Apologies; just saw this. What do you want to happen if your episode length goes over 20?

JCMiles commented 3 years ago

My episode cannot be greater than 20 steps by environment design. But can be less if the agent reaches its goal before step 20.

ebrevdo commented 3 years ago

Is it possible this is a one-off error? Try setting the max_sequence_length to 21 exactly?

Alternatively if there's a bug in your env that causes it to sometimes go over 20 steps one way to enforce is to use a TimeLimit wrapper.
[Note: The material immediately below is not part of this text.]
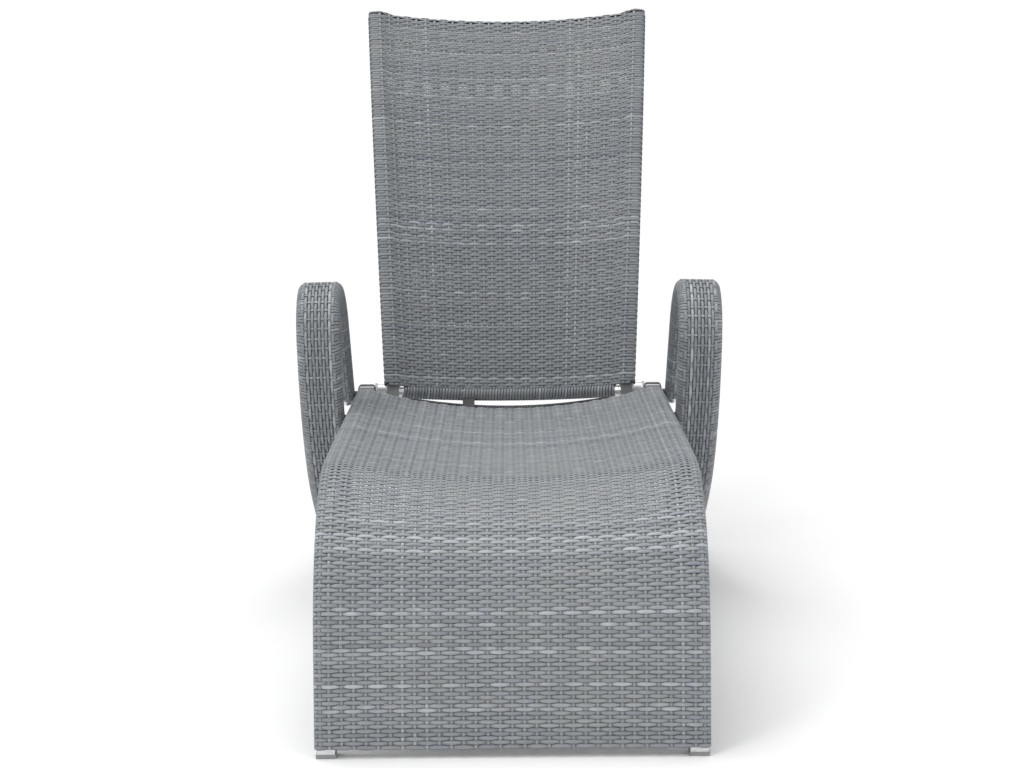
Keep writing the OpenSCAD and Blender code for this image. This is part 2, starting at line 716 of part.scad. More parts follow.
// solid lugs on the feet of the side tubes, each carrying its screwed-in pivot bolt
bolt_depth = 16;
module back_lugs() {
    color("silver") difference() {
        lug_blocks(0);
        both_sides() rod_x(lug_out - bolt_depth, lug_out + 1, pivot_reach, pivot_height, pin_dia);
    }
}
module pivot_bolts() {
    color("dimgray") both_sides() {
        rod_x(lug_out - bolt_depth, rail_in + washer_play, pivot_reach, pivot_height, pin_dia);
        rod_x(rail_in + washer_play, rail_in + washer_play + bolt_head_thick, pivot_reach,
            pivot_height, bolt_head_dia);
    }
}
function back_half(s, grow = 0) = back_tube_x - (back_tube / 2 + grow) / cos(back_splay)
    + back_radius * sin(s / back_radius * 180 / PI) * tan(back_splay);
module back_cross_solid(s, wall) {
    on_back(s) translate([0, 0, back_cross_depth])
        bowed(back_half(s) + 12, back_hollow, back_cross_dia, wall);
}
module back_cross(s) {
    difference() {
        back_cross_solid(s, tube_wall);
        both_sides() along_back() translate([50 - back_tube / 2, 0]) square([100, 200], center = true);
    }
}
module back_top_tube() {
    color("silver") back_cross(back_top_at);
}
module back_upper_tube() { color("silver") back_cross(back_upper_at); }
module back_lower_tube() { color("silver") back_cross(back_lower_at); }
module back_bottom_tube() {
    color("silver") on_back(back_bottom_at) bowed(lug_in, back_hollow, back_cross_dia, tube_wall);
}
bottom_wrap = 2.5;
module back_bottom_wrap() {
    color("dimgray") difference() {
        on_back(back_bottom_at) intersection() {
            bowed(lug_in, back_hollow, back_cross_dia + 2 * bottom_wrap, bottom_wrap);
            cube([2 * (lug_in - 6), 200, 200], center = true);
        }
        lever_plate(lever_wide + 2 * gap);
    }
}

back_rows = 16;
back_cols = 12;
function back_sheet_point(i, j, side) =
    let (s = back_weave_start + (back_weave_stop - back_weave_start) * i / back_rows,
        v = 2 * j / back_cols - 1, t = back_turn - s / back_radius * 180 / PI, p = back_point(s),
        d = back_weave_depth - back_hollow * (1 - v * v) + side)
    [back_half(s, back_wrap) * v, p[0] - d * sin(t), p[1] + d * cos(t)];
module back_weave() {
    color("gray") polyhedron([for (side = [weave_thick / 2, -weave_thick / 2], i = [0:back_rows],
        j = [0:back_cols]) back_sheet_point(i, j, side)], sheet_faces(back_rows, back_cols));
}

// forked lever under the backrest that works the strut
lever_round = 11;
lever_neck = 38;
lever_grip = 3;
lever_bow = back_hollow * (1 - pow(strut_offset / lug_in, 2));
lever_seat = back_point(back_bottom_at) + lever_bow * [cos(back_lean), -sin(back_lean)];
module lever_plate(wide) {
    translate([lever_x - wide / 2, 0, 0]) rotate([90, 0, 90]) linear_extrude(wide) {
        translate([pivot_reach, pin_b_z]) circle(lever_round);
        polygon([[pivot_reach - lever_round, pin_b_z], [pivot_reach + lever_round, pin_b_z],
            [pivot_reach + lever_round - 1, pivot_height - lever_neck],
            lever_seat + [back_cross_dia / 2, -lever_grip], lever_seat + [-back_cross_dia / 2, -lever_grip],
            [pivot_reach - lever_round + 1, pivot_height - lever_neck]]);
    }
}
module strut_lever() {
    color("black") difference() {
        lever_plate(lever_wide);
        translate([lever_x - lever_wide / 2 + cheek, pivot_reach - 100, pin_b_z - 30])
            cube([lever_wide - 2 * cheek, 200, 30 + eye_radius + 8]);
        on_back(back_bottom_at) bowed(lug_in, back_hollow, back_cross_dia, 0);
        rod_x(lever_x - lever_wide, lever_x + lever_wide, pivot_reach, pin_b_z, pin_dia);
    }
}
module lever_pin() {
    half = lever_wide / 2;
    color("silver") {
        rod_x(lever_x - half, lever_x + half, pivot_reach, pin_b_z, pin_dia);
        for (x = [-half - pin_head, half])
            rod_x(lever_x + x, lever_x + x + pin_head, pivot_reach, pin_b_z, pin_dia + 4);
    }
}

// ---- gas strut ----

module rod_head() {
    color("black") difference() {
        translate([lever_x - strut_wide / 2, 0, 0]) rotate([90, 0, 90]) linear_extrude(strut_wide) {
            translate(pin_a) circle(9);
            translate([pin_a[0] - 9, pin_b_z - 7]) square([rod_front - pin_a[0] + 9, 14]);
            translate([pin_a[0] - 9, pin_b_z]) square([18, strut_drop]);
        }
        rod_x(lever_x - lever_wide, lever_x + lever_wide, pin_a[0], pin_a[1], pin_dia + 2 * running);
        rod_y(pin_a[0] - 10, rod_front - 2, lever_x, pin_b_z, valve_dia + 2 * running);
    }
}
module strut_rod() {
    color("silver") rod_y(rod_front, rod_back, lever_x, pin_b_z, rod_dia);
}
module strut_piston() {
    color("black") rod_y(rod_back, rod_back + piston_long, lever_x, pin_b_z,
        cylinder_dia - 2 * cylinder_wall - 2 * running);
}
module strut_cylinder() {
    color("black") difference() {
        rod_y(cylinder_back - cylinder_long, cylinder_back, lever_x, pin_b_z, cylinder_dia);
        rod_y(cylinder_back - cylinder_long - 1, cylinder_back - 4, lever_x, pin_b_z,
            cylinder_dia - 2 * cylinder_wall);
    }
}
module cylinder_gland() {
    color("dimgray") difference() {
        rod_y(cylinder_back - cylinder_long, cylinder_back - cylinder_long + gland_long, lever_x,
            pin_b_z, cylinder_dia - 2 * cylinder_wall);
        rod_y(cylinder_back - cylinder_long - 1, cylinder_back - cylinder_long + gland_long + 1,
            lever_x, pin_b_z, rod_dia + 2 * running);
    }
}
module cylinder_eye() {
    color("black") difference() {
        union() {
            rod_x(lever_x - strut_wide / 2, lever_x + strut_wide / 2, pivot_reach, pin_b_z,
                2 * eye_radius);
            rod_y(cylinder_back, pivot_reach, lever_x, pin_b_z, strut_wide - 2);
        }
        rod_x(lever_x - lever_wide, lever_x + lever_wide, pivot_reach, pin_b_z,
            pin_dia + 2 * open_fit);
    }
}

// ---- release ----

valve_travel = 3;
module valve_pin() {
    color("silver") {
        rod_y(valve_tip + valve_dia / 2, rod_front - 2 - valve_travel - 1, lever_x, pin_b_z, valve_dia);
        translate([lever_x, valve_tip + valve_dia / 2, pin_b_z]) sphere(d = valve_dia);
    }
}
module release_shaft() {
    color("dimgray") rod_x(-clip_x - 16, lever_x + lever_wide / 2 + 4, release_y, release_z, shaft_dia);
}
module release_finger() {
    color("dimgray") difference() {
        union() {
            rod_x(lever_x - 5, lever_x + 5, release_y, release_z, shaft_dia + 6);
            translate([lever_x - 4, release_y + 2.4 - finger_thick, pin_b_z - 5])
                cube([8, finger_thick, strut_drop]);
        }
        rod_x(lever_x - 6, lever_x + 6, release_y, release_z, shaft_dia);
    }
}
module release_grip() {
    color("black") difference() {
        translate([-clip_x - 16, 0, 0]) rotate([90, 0, 90]) linear_extrude(12) {
            translate([release_y, release_z]) circle(8);
            translate([release_y, release_z]) rotate(-8) translate([0, -5]) square([grip_long, 10]);
            translate([release_y, release_z]) rotate(-8) translate([grip_long, 0]) circle(7);
        }
        rod_x(-clip_x - 20, -clip_x, release_y, release_z, shaft_dia);
    }
}

// ---- everything, with its middle over the origin ----

translate([0, -mid_y, 0]) {
    left_rail();
    right_rail();
    left_rail_wrap();
    right_rail_wrap();
    rail_end_plugs();
    foot_cross_tube();
    knee_cross_tube();
    mid_cross_tube();
    seat_rear_tube();
    rear_tube_wrap();
    seat_weave();
    front_foot_caps();
    hinge_tabs();
    hinge_bosses();
    hinge_tube();
    hinge_tube_wrap();
    pivot_washers();
    pivot_bushes();
    left_arm_tubes();
    right_arm_tubes();
    left_arm_ribs();
    right_arm_ribs();
    left_arm_weave();
    right_arm_weave();
    arm_bolts();
    arm_spacers();
    rear_foot_pads();
    leg_stretcher();
    strut_bracket();
    strut_pin();
    release_clip();
    left_back_tube();
    right_back_tube();
    back_lugs();
    pivot_bolts();
    back_top_tube();
    back_upper_tube();
    back_lower_tube();
    back_bottom_tube();
    back_bottom_wrap();
    left_back_wrap();
    right_back_wrap();
    back_weave();
    strut_lever();
    lever_pin();
    strut_rod();
    rod_head();
    strut_piston();
    strut_cylinder();
    cylinder_gland();
    cylinder_eye();
    valve_pin();
    release_shaft();
    release_finger();
    release_grip();
}
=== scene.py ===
import math
import bpy
import numpy as np
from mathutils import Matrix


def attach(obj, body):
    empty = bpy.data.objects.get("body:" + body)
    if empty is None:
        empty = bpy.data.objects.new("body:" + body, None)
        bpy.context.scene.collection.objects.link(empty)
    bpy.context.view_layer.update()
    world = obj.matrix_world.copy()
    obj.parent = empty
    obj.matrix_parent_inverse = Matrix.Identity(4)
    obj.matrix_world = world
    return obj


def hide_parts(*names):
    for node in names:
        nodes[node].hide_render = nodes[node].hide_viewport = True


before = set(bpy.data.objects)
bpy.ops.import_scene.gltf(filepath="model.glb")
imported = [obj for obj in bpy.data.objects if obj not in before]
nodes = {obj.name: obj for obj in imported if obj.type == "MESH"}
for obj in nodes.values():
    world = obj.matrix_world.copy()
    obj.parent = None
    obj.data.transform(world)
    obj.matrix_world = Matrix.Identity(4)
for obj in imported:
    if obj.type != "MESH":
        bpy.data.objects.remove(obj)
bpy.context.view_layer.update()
rng = np.random.default_rng(41)

# ---- Camera, floor and light ----
# The lounger stands on a pale seamless floor, seen straight from its foot end and a little from
# above, under big soft lamps with the stronger one at the upper left.
MIDDLE = 822.565                # the box's middle, in mm behind the toe of the leg rest
camera = bpy.data.objects.new("camera", bpy.data.cameras.new("camera"))
bpy.context.scene.collection.objects.link(camera)
camera.data.sensor_width = 36.0
camera.data.lens = 83.1
camera.data.clip_end = 200.0
camera.location = (0.0, -3.184 - MIDDLE / 1000, 1.10)
camera.rotation_euler = (math.radians(79.94), math.radians(0.45), math.radians(-0.135))
bpy.context.scene.camera = camera
bpy.context.scene.view_settings.view_transform = "Standard"

floor_mesh = bpy.data.meshes.new("floor")
FLOOR_HALF = 130.0              # m, so that its far edge stays above the picture
corners = [(-FLOOR_HALF, -FLOOR_HALF, 0), (FLOOR_HALF, -FLOOR_HALF, 0),
           (FLOOR_HALF, FLOOR_HALF, 0), (-FLOOR_HALF, FLOOR_HALF, 0)]
floor_mesh.from_pydata(corners, [], [(0, 1, 2, 3)])
floor = bpy.data.objects.new("floor", floor_mesh)
bpy.context.scene.collection.objects.link(floor)
floor_paint = bpy.data.materials.new("floor_paint")
floor_paint.use_nodes = True
floor_shader = floor_paint.node_tree.nodes["Principled BSDF"]
floor_shader.inputs["Base Color"].default_value = (0.93, 0.93, 0.93, 1)
floor_shader.inputs["Roughness"].default_value = 0.9
floor_mesh.materials.append(floor_paint)

world = bpy.data.worlds.new("studio")
world.use_nodes = True
world.node_tree.nodes["Background"].inputs["Color"].default_value = (1.0, 1.0, 1.0, 1)
world.node_tree.nodes["Background"].inputs["Strength"].default_value = 0.58
bpy.context.scene.world = world


def lamp(name, place, size, watts, aim):
    """A square soft lamp of the given size that looks at a point."""
    light = bpy.data.lights.new(name, "AREA")
    light.size, light.energy = size, watts
    ob = bpy.data.objects.new(name, light)
    bpy.context.scene.collection.objects.link(ob)
    ob.location = place
    way = np.array(aim) - np.array(place)
    flat = math.hypot(way[0], way[1])
    ob.rotation_euler = (math.atan2(flat, -way[2]), 0, math.atan2(way[1], way[0]) - math.pi / 2)


lamp("key", (-2.2, -3.0, 3.2), 1.2, 34, (0, 0.2, 0.4))
lamp("fill", (3.0, -2.2, 2.2), 2.4, 8, (0, 0.2, 0.4))
overhead = bpy.data.objects.new("overhead", bpy.data.lights.new("overhead", "SUN"))
bpy.context.scene.collection.objects.link(overhead)
overhead.data.energy = 1.7
overhead.data.angle = math.radians(50)
overhead.rotation_euler = (math.radians(-8), math.radians(-10), 0)


# ---- Woven seat with its leg rest ----
# One panel of flat plastic rattan. Dense strands run across, in at the rails, right round them
# and back, over and under narrow lengthwise stakes. The weaver pulls each row tight against the
# last, and every coil of strand is a slightly different grey.
ROW = 5.74                      # mm from row to row
STAKE = 17.2                    # mm from stake to stake
SEAT_FALL = math.radians(2.6)
FOOT_TURN = math.radians(83.0)
KNEE_RADIUS = 253.0
KNEE_HEIGHT = 372.0
FOOT_RUN = (KNEE_HEIGHT - KNEE_RADIUS * (1 - math.cos(FOOT_TURN))) / math.sin(FOOT_TURN)
KNEE_RUN = KNEE_RADIUS * (FOOT_TURN + SEAT_FALL)
RAIL_X = 263.5
PANEL_END = 1321.0
SEAT_SAG = 34.0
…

JCMiles commented 3 years ago

No this is not a one-off error. I've also built a custom rendering script for the environement to have full control over its internal parameters. So I can confirm that every episode is max 20 steps and I'm already using TimeLimit to control it. I'm still a bit confused about the parameter description I reported above. In the end in a ReverbAddEpisodeObserver 'max_sequence_length' represents the env steps or " the number of trajectories across all the cached episodes that you are writing into the replay buffer (e.g. number_of_episodes)." as it is mentioned in the description? cause to me those are complete different things. And last but not least, if it represents the episode steps why I have to set it to 20+1 to get things working ? thx for your time

ebrevdo commented 3 years ago

I suppose the question I have is whether it's a bug on our end, which would be strange because we have plenty of environments that work just fine.

max_sequence_length is the length of the internal buffer used to send data to reverb, and has nothing to do with the environment.

so the question is: does setting it to 21 get things working or not? this can help us debug. though more helpful would be a small, self-contained example which causes the failure to happen. that'd make it much easier to debug!